The above figure shows the number of conformances on each page of Uber’s app. A protocol conformance record can vary in size (depends on details like associated types), but the minimum size is 16 bytes. You can have a maximum of 1024 conformance records on a single page of memory. Interestingly, Uber has a few spikes where a page contains nothing but the minimum sized conformances. This might be due to codegen, such as dependency injection or network models, which creates many simple protocols in one module. There are also a couple regions with no conformances, likely due to non-Swift code in the app. The key takeaway is that conformances are spread throughout the binary, so almost all pages will be loaded from memory when conformances are enumerated.
Similarly, the above figure shows conformances Lyft’s app. While there are no large spikes, there are about 250 conformances on every page with the exception of one region that is likely non-Swift code.
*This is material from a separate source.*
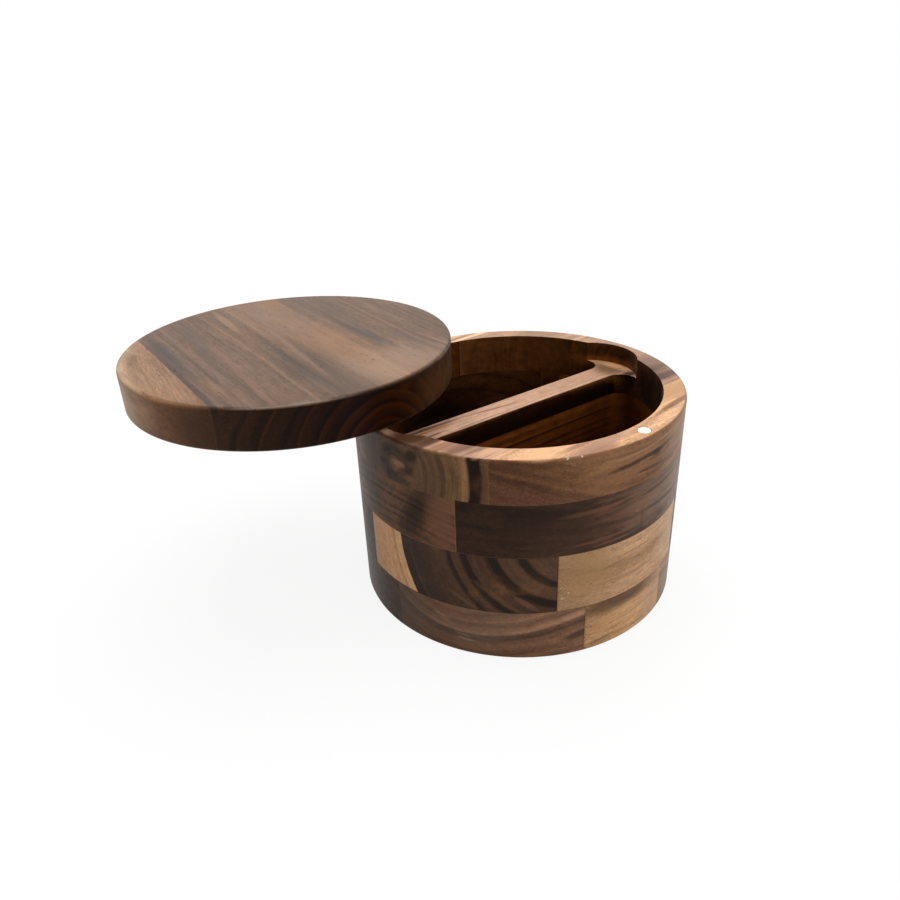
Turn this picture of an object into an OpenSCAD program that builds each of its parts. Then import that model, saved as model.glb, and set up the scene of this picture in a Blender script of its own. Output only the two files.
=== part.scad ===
// Round wooden spice box with two compartments and a lid that swivels on a pin.
// The body is glued up from four layers of boards, then turned and routed. The divider and
// the glue joints run along X, and those of the top layer lie a little askew to it. The origin
// is the centre of the base, and Z is up.

/* [Body] */
// Outside diameter of the body and of the lid
body_d = 110; // [100:1:125]
// Wood left round the compartments
wall = 7.2; // [6.8:0.1:8.5]
// Wood left under the compartments
floor_t = 9; // [6:0.5:12]
// Radius of the body's outer edges
body_edge_r = 1; // [0.4:0.1:2]

/* [Layers] */
// Thickness of the bottom layer of boards
base_h = 17.9; // [15:0.1:22]
// Thickness of the third layer
lower_h = 20.1; // [16:0.1:24]
// Thickness of the second layer
upper_h = 18; // [14:0.1:22]
// Thickness of the top layer
top_h = 14.4; // [14:0.1:20]

/* [Boards] */
// Width of the front board of the top layer, from the outside in
top_front_w = 20.5; // [17:0.1:27]
// Width of the back board of the top layer, which holds the pin
top_back_w = 9; // [8:0.1:14]
// Angle of the top layer's joints to the divider
top_turn = 1.9; // [0:0.1:3]
// Width of the front board of the second layer
upper_front_w = 27.4; // [22:0.1:32]
// Width of the back board of the second layer
upper_back_w = 26.4; // [22:0.1:32]
// Width of the front board of the third layer, inside the thickness of the wall
lower_front_w = 6.5; // [4:0.1:6.5]
// Distance of the third layer's back joint behind the divider
lower_back_step = 4.1; // [3.2:0.1:9]
// Width of the front board of the bottom layer, inside the thickness of the wall
base_front_w = 2.8; // [2:0.1:4]
// Distance of the bottom layer's back joint in front of the divider
base_back_step = 0.7; // [0.7:0.1:9]

/* [Divider] */
// Thickness of the divider
divider_w = 9; // [6:0.1:10]
// Depth of the divider's top below the rim
divider_drop = 7; // [4:0.1:10]
// Radius of the upright corners where the divider meets the wall
divider_corner_r = 6; // [4:0.1:6]
// Diameter of the cutter that lowered the divider's top
slot_d = 32; // [31:0.5:36]
// Wood left in the rim outside the slot's round ends
slot_rim = 3.1; // [2:0.1:4.5]

/* [Lid] */
// Thickness of the lid
lid_t = 14; // [12:0.1:18]
// Radius of the lid's edges
lid_edge_r = 1.2; // [0.4:0.1:2.5]
// Air under the lid
lid_gap = 0.3; // [0.2:0.05:0.6]
// Width of the lid's narrow board, which holds the magnet
lid_edge_w = 14.7; // [11:0.1:20]
// How far the lid is swung open
lid_swing = 97; // [0:0.5:180]

/* [Pin and magnets] */
// Angle between the line from magnet to pin and the line square to the divider
pin_turn = 4.8; // [0:0.1:8]
// Diameter of the pivot pin
pin_d = 4; // [3:0.1:5]
// Length of the pin pressed into the body
pin_seat = 12; // [8:0.5:13]
// Length of the pin inside the lid
pin_reach = 9; // [6:0.5:10]
// Gap round the pin in the lid
pin_play = 0.06; // [0.03:0.01:0.1]
// Gap above the pin in the lid
pin_end_play = 0.2; // [0.1:0.05:0.5]
// Diameter of each magnet
magnet_d = 4; // [3:0.1:5]
// Thickness of each magnet
magnet_t = 3; // [2:0.1:5]
// Glue round each magnet
magnet_glue = 0.05; // [0.02:0.01:0.1]
// Radius of the edges of the pin and the magnets
metal_edge_r = 0.3; // [0.1:0.05:0.5]

/* [Hidden] */
$fn = 240;

// Cuts run this far past the faces that they open
PAST = 2;
// The corner rounds of the compartments run this far into the faces that they join
LAP = 0.02;

body_r = body_d / 2;
bore_r = body_r - wall;
ring_r = body_r - wall / 2;
lower_z = base_h;
upper_z = lower_z + lower_h;
top_z = upper_z + upper_h;
rim_z = top_z + top_h;
divider_top_z = rim_z - divider_drop;
lid_z = rim_z + lid_gap;
side_y = body_r + PAST;
divider_y = divider_w / 2;
lower_back_y = divider_y + lower_back_step;
base_back_y = -divider_y - base_back_step;
slot_r = slot_d / 2;
slot_end_x = body_r - slot_rim - slot_r;
pin_at = [-ring_r * sin(pin_turn), ring_r * cos(pin_turn)];

// Middle of a corner round: it touches the divider's face and the round wall
corner_y = divider_y + divider_corner_r;
corner_x = sqrt(pow(bore_r - divider_corner_r, 2) - pow(corner_y, 2));

// A turned disc with rounded edges, standing on z = 0
module turned(r, h, edge) {
    rotate_extrude() {
        square([r - edge, h]);
        translate([0, edge])
            square([r, h - 2 * edge]);
        for (z = [edge, h - edge])
            translate([r - edge, z])
                circle(r = edge);
    }
}

// The wood that fills the corner between divider and wall, outside the corner round
module corner_fill() {
    out = (bore_r + PAST) / (bore_r - divider_corner_r);
    difference() {
        linear_extrude(height = rim_z + PAST)
            polygon([
                [corner_x, corner_y],
                [corner_x, divider_y - PAST],
                [bore_r + PAST, divider_y - PAST],
                [corner_x * out, corner_y * out]]);
        translate([corner_x, corner_y, -PAST])
            cylinder(r = divider_corner_r + LAP, h = rim_z + 3 * PAST);
    }
}

// Both compartments: a round bore, less the divider and its four corners
module compartments() {
    difference() {
        translate([0, 0, floor_t])
            cylinder(r = bore_r, h = rim_z);
        translate([-bore_r - PAST, -divider_y, 0])
            cube([2 * (bore_r + PAST), divider_w, rim_z + floor_t + PAST]);
        for (side = [0, 1], end = [0, 1])
            mirror([0, side, 0])
                mirror([end, 0, 0])
                    corner_fill();
    }
}

// The slot that lowered the divider's top and bit into the wall at both ends
module slot() {
    translate([0, 0, divider_top_z]) {
        for (end = [-1, 1])
            translate([end * slot_end_x, 0, 0])
                cylinder(r = slot_r, h = divider_drop + PAST);
        translate([-slot_end_x, -corner_y, 0])
            cube([2 * slot_end_x, 2 * corner_y, divider_drop + PAST]);
    }
}

// The hole for the pin, and straight across from it the one for the magnet
module rim_holes() {
    rotate([0, 0, pin_turn]) {
        translate([0, ring_r, rim_z - pin_seat])
            cylinder(d = pin_d, h = pin_seat + PAST);
        translate([0, -ring_r, rim_z - magnet_t])
            cylinder(d = magnet_d + 2 * magnet_glue, h = magnet_t + PAST);
    }
}

// The whole body, turned and routed
module body() {
    difference() {
        turned(body_r, rim_z, body_edge_r);
        compartments();
        slot();
        rim_holes();
    }
}

// One strip of the body, between two heights and two glue joints
module strip(low_z, high_z, low_y, high_y, turn = 0) {
    intersection() {
        body();
        rotate([0, 0, turn])
            translate([-side_y, low_y, low_z])
                cube([2 * side_y, high_y - low_y, high_z - low_z]);
    }
}

// One strip of the top layer, which lies askew
module top_strip(low_y, high_y) {
    strip(top_z, rim_z + PAST, low_y, high_y, top_turn);
}

// A disc of metal with rounded edges, standing on z = 0
module metal_rod(d, h) {
    turned(d / 2, h, metal_edge_r);
}

// Puts what is drawn with the pin on +Y, as on the shut lid, where the open lid is
module on_lid() {
    translate([pin_at[0], pin_at[1], lid_z])
        rotate([0, 0, pin_turn - lid_swing])
            translate([0, -ring_r, 0])
                children();
}

// The lid before it is parted into its boards
module lid_disc() {
    difference() {
        turned(body_r, lid_t, lid_edge_r);
        translate([0, ring_r, -PAST])
            cylinder(d = pin_d + 2 * pin_play, h = pin_reach + pin_end_play + PAST);
        translate([0, -ring_r, -PAST])
            cylinder(d = magnet_d + 2 * magnet_glue, h = magnet_t + PAST);
    }
}

// One board of the lid, between two distances from its middle
module lid_board(low_y, high_y) {
    on_lid()
        intersection() {
            lid_disc();
            translate([-side_y, low_y, -PAST])
                cube([2 * side_y, high_y - low_y, lid_t + 2 * PAST]);
        }
}

module top_front_strip() {
    color("#b98a62") top_strip(-side_y, top_front_w - body_r);
}

module top_middle_strip() {
    color("#7d5a41") top_strip(top_front_w - body_r, body_r - top_back_w);
}

module top_back_strip() {
    color("#d0a176") top_strip(body_r - top_back_w, side_y);
}

module upper_front_strip() {
    color("#3b2419") strip(upper_z, top_z, -side_y, upper_front_w - body_r);
}

module upper_middle_strip() {
    color("#6d4630") strip(upper_z, top_z, upper_front_w - body_r, body_r - upper_back_w);
}

module upper_back_strip() {
    color("#4d3324") strip(upper_z, top_z, body_r - upper_back_w, side_y);
}

module lower_front_strip() {
    color("#b28453") strip(lower_z, upper_z, -side_y, lower_front_w - body_r);
}

module lower_middle_strip() {
    color("#35221a") strip(lower_z, upper_z, lower_front_w - body_r, lower_back_y);
}

module lower_back_strip() {
    color("#4a342a") strip(lower_z, upper_z, lower_back_y, side_y);
}

module base_front_strip() {
    color("#ab8158") strip(-PAST, lower_z, -side_y, base_front_w - body_r);
}

module base_middle_strip() {
    color("#6a4a34") strip(-PAST, lower_z, base_front_w - body_r, base_back_y);
}

module base_back_strip() {
    color("#5f4a3e") strip(-PAST, lower_z, base_back_y, side_y);
}

module lid_wide_board() {
    color("#857063") lid_board(lid_edge_w - body_r, side_y);
}

module lid_edge_board() {
    color("#a98a72") lid_board(-side_y, lid_edge_w - body_r);
}

module pivot_pin() {
    color("silver")
        translate([pin_at[0], pin_at[1], rim_z - pin_seat])
            metal_rod(pin_d, pin_seat + lid_gap + pin_reach);
}

module rim_magnet() {
    color("gainsboro")
        translate([-pin_at[0], -pin_at[1], rim_z - magnet_t])
            metal_rod(magnet_d, magnet_t);
}

module lid_magnet() {
    color("gainsboro")
        on_lid()
            translate([0, -ring_r, 0])
                metal_rod(magnet_d, magnet_t);
}

top_front_strip();
top_middle_strip();
top_back_strip();
upper_front_strip();
upper_middle_strip();
upper_back_strip();
lower_front_strip();
lower_middle_strip();
lower_back_strip();
base_front_strip();
base_middle_strip();
base_back_strip();
lid_wide_board();
lid_edge_board();
pivot_pin();
rim_magnet();
lid_magnet();
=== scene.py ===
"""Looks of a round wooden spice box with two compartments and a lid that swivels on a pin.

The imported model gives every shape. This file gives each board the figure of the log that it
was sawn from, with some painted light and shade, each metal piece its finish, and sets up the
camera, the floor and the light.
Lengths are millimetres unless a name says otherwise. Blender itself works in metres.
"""

import logging
import math
from dataclasses import dataclass, field
from typing import Any

import bpy
import numpy as np
from bpy.types import Material, Node, NodeSocket, NodeTree, Object
from mathutils import Matrix, Vector

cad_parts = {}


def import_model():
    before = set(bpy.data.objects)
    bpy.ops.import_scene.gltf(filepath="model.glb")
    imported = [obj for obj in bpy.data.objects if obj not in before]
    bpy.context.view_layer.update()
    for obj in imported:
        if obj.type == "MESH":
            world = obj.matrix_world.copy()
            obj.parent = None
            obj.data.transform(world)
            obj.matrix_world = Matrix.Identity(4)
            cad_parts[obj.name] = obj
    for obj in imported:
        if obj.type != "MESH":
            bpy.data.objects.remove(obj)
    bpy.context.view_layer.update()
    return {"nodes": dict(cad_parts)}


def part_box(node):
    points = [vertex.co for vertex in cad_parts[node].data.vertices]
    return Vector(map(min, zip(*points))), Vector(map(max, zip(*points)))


log = logging.getLogger("spice_box")

MM = 0.001

# Three lengths or angles, and the lowest and the highest corner of a box.
Triple = tuple[float, float, float]
Box = tuple[np.ndarray, np.ndarray]


def linear(hex_colour: str) -> tuple[float, float, float, float]:
    """Turns an sRGB hex colour into Blender's linear one.

    Args:
        hex_colour: a colour such as "#b98a62".

    Returns:
        Linear red, green, blue and an alpha of 1.
    """
    srgb = np.array([int(hex_colour[i:i + 2], 16) for i in (1, 3, 5)]) / 255.0
    low = srgb / 12.92
    high = ((srgb + 0.055) / 1.055) ** 2.4
    red, green, blue = np.where(srgb <= 0.04045, low, high)
    return float(red), float(green), float(blue), 1.0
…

We can apply the idea of using order files to group data onto as few pages as possible to conformances, and generate an order file that moves all conformances onto their own pages.
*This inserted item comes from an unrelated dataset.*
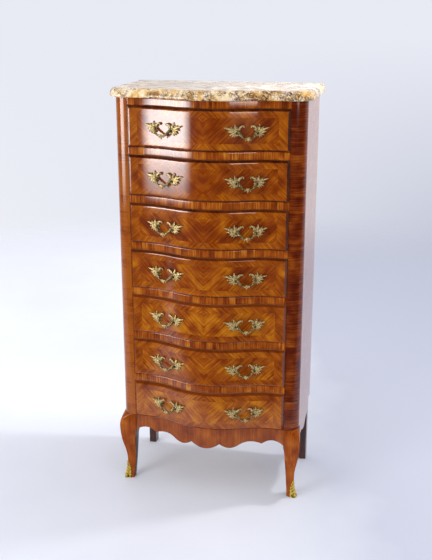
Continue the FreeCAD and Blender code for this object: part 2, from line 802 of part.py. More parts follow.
def make_drawer(number):
    """The pieces of one drawer, by node."""
    floor = drawer_floor(number)
    name = "drawer_" + str(number) + "_"
    z0 = floor + running_gap
    z1 = floor + opening_height - side_top_gap
    z_pull = floor + opening_height / 2 - pull_drop

    bottom_z = z0 + bottom_height
    bottom = sawn_panel(inner_face - groove_depth, drawer_end, side_inner + groove_depth,
                        bottom_z, bottom_z + bottom_thickness)

    back_y1 = drawer_end - rear_board_setback
    rear = box(-side_inner - housing_depth, side_inner + housing_depth,
               back_y1 - rear_board_thickness, back_y1,
               bottom_z + bottom_thickness, z1 - rear_board_drop)

    tails = dovetails(z0, z1)
    side = box(side_inner, side_outer, inner_face, drawer_end, z0, z1).fuse(tails).removeSplitter()
    side = side.cut([bottom, rear])

    front = sawn_board(front_projection, inner_face, side_outer,
                       floor + front_gap, floor + opening_height - front_gap)
    face_rim = [e for e in front.Edges if on_face_rim(e)]
    front = front.makeChamfer(bevel_width, face_rim)
    front = front.cut([bottom] + tails + [mirrored(t) for t in tails])

    pull = make_pull(z_pull)
    return {
        name + "front": [front],
        name + "sides": [side, mirrored(side)],
        name + "back": [rear],
        name + "bottom": [bottom],
        name + "pulls": [pull, mirrored(pull)],
    }


def on_face_rim(edge):
    """Whether an edge of the plain drawer front runs round its outer face."""
    for vertex in edge.Vertexes:
        if abs(vertex.Y - front_height(vertex.X, front_projection)) > 0.01:
            return False
    middle = edge.CenterOfMass
    upright = abs(edge.Vertexes[0].Z - edge.Vertexes[-1].Z) > 0.01
    if upright:
        return abs(abs(middle.x) - side_outer) < 0.01
    return True


# ---- the whole piece -------------------------------------------------------------

def make_case():
    """The pieces that stand still, by node."""
    post = make_post()
    panel = make_side_panel()
    leg = make_front_leg()
    rear_leg = make_rear_leg()
    side_apron = make_side_apron()
    sabot = make_sabot()
    nodes = {
        "marble_top": [make_marble()],
        "top_board": [make_top_board()],
        "bottom_board": [make_bottom_board()],
        "back_panel": [make_back()],
        "front_apron": [make_front_apron()],
        "rear_apron": [make_rear_apron()],
        "sabots": [sabot, mirrored(sabot)],
        "drawer_runners": make_runners(),
    }
    for name, shape in (("side_panel", panel), ("front_post", post), ("front_leg", leg),
                        ("rear_leg", rear_leg), ("side_apron", side_apron)):
        nodes[name + "_right"] = [shape]
        nodes[name + "_left"] = [mirrored(shape)]
    for index, (z0, z1) in enumerate(rail_levels()):
        name = "top_rail" if index == 0 else "divider_rail_" + str(index)
        nodes[name] = [make_rail(z0, z1)]
    return nodes


def main():
    """Build every node and write it."""
    os.makedirs(parts_folder, exist_ok=True)
    nodes = make_case()
    for number in range(1, drawer_count + 1):
        nodes.update(make_drawer(number))
    for node, solids in nodes.items():
        save(node, solids)


main()
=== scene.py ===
"""Seven-drawer semainier: veneered carcass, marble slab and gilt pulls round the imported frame.

Metres throughout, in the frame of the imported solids: X to the right, -Y to the front, +Z up.
Each sub-assembly is a class that holds its sizes, builds its meshes with numpy and dresses
them; each finish is a small frozen class that builds one material from nodes.
"""
import json
import logging
import math
from collections.abc import Sequence
from dataclasses import dataclass
from enum import Enum

import bpy
import numpy as np
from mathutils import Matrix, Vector

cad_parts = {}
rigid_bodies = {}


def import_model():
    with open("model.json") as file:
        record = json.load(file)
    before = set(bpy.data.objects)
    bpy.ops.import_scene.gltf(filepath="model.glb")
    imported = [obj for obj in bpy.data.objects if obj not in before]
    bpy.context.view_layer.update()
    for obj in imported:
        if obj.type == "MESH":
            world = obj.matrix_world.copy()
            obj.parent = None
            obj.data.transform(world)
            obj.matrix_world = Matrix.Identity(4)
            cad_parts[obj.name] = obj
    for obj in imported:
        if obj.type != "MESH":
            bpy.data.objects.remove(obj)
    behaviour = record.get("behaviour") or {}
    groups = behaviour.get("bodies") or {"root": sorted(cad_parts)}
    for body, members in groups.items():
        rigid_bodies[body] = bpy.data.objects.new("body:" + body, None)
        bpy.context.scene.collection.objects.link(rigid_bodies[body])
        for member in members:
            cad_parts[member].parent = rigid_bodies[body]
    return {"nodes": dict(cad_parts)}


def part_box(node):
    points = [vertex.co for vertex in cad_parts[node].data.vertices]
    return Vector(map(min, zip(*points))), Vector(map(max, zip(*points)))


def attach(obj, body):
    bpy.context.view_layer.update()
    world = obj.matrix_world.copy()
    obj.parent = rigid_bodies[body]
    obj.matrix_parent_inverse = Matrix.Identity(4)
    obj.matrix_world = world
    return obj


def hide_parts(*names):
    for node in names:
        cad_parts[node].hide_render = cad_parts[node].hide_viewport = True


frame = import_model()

Array = np.ndarray
Colour = tuple[float, float, float, float]
Point = tuple[float, float, float]
Faces = list[Sequence[int]]
Tree = bpy.types.NodeTree
Socket = bpy.types.NodeSocket
Material = bpy.types.Material

LOG = logging.getLogger("semainier")
MM = 0.001
SIDES: dict[str, float] = {"right": 1.0, "left": -1.0}
SMOOTHLY: dict[str, object] = {"interpolation_type": "SMOOTHSTEP"}
IN_COLOUR: dict[str, object] = {"out": 2, "data_type": "RGBA"}
DRAWERS = range(1, 1 + sum(node.endswith("_front") for node in frame["nodes"]))


# ---- nodes and meshes ----


def linear(hex_code: str) -> Colour:
    """Turn an sRGB hex value into a linear colour.

    Args:
        hex_code: six hex digits, red first.

    Returns:
        Linear red, green and blue, and an alpha of one.
    """
    shares = [int(hex_code[i:i + 2], 16) / 255 for i in (0, 2, 4)]
    r, g, b = (s / 12.92 if s <= 0.04045 else ((s + 0.055) / 1.055) ** 2.4 for s in shares)
    return r, g, b, 1.0


def add_node(
    tree: Tree,
    kind: str,
    inputs: dict[int | str, object] | None = None,
    out: int | str | None = 0,
    stops: Sequence[tuple[float, str]] = (),
    **settings: object,
) -> Socket | None:
    """Add one node with its settings, values and links.

    Args:
        tree: node tree that gets the node.
        kind: Blender's name for the node, without its leading ShaderNode.
        inputs: value or source socket for each input, by index or name.
        out: index or name of the output that is wanted.
        stops: places and hex colours of a colour ramp.
        **settings: properties of the node.

    Returns:
        The wanted output socket, or nothing for a node that ends the tree.
    """
    node = tree.nodes.new("ShaderNode" + kind)
    for name, value in settings.items():
        setattr(node, name, value)
    for key, value in (inputs or {}).items():
        if isinstance(value, Socket):
            tree.links.new(value, node.inputs[key])
        else:
            node.inputs[key].default_value = value
    if stops:
        elements = node.color_ramp.elements
        while len(elements) < len(stops):
            elements.new(0.5)
        for element, (place, hex_code) in zip(elements, stops):
            element.position = place
            element.color = linear(hex_code)
    return None if out is None else node.outputs[out]


def new_material(name: str) -> tuple[Material, Tree]:
    """Make an empty node material.

    Args:
        name: name of the material.

    Returns:
        The material and its node tree.
    """
    material = bpy.data.materials.new(name)
    material.use_nodes = True
    material.node_tree.nodes.clear()
    return material, material.node_tree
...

The above figure shows the result of using an order file to group conformances. Each of the first ~250 pages now only contain protocol conformance descriptors, with about 500 per page. Conformance records vary in size, so the number of conformances on a page is not always the same. With this ordering, less than half of the section needs to be loaded when performing a protocol conformance lookup. In fact, the total memory used by 250 pages is < 4MB so in this example they can all fit in the L3 cache of an iPhone 7. In our tests, co-locating the conformances like this resulted in an over 20% decrease in protocol conformance lookup time on an iPhone 7 running iOS 15!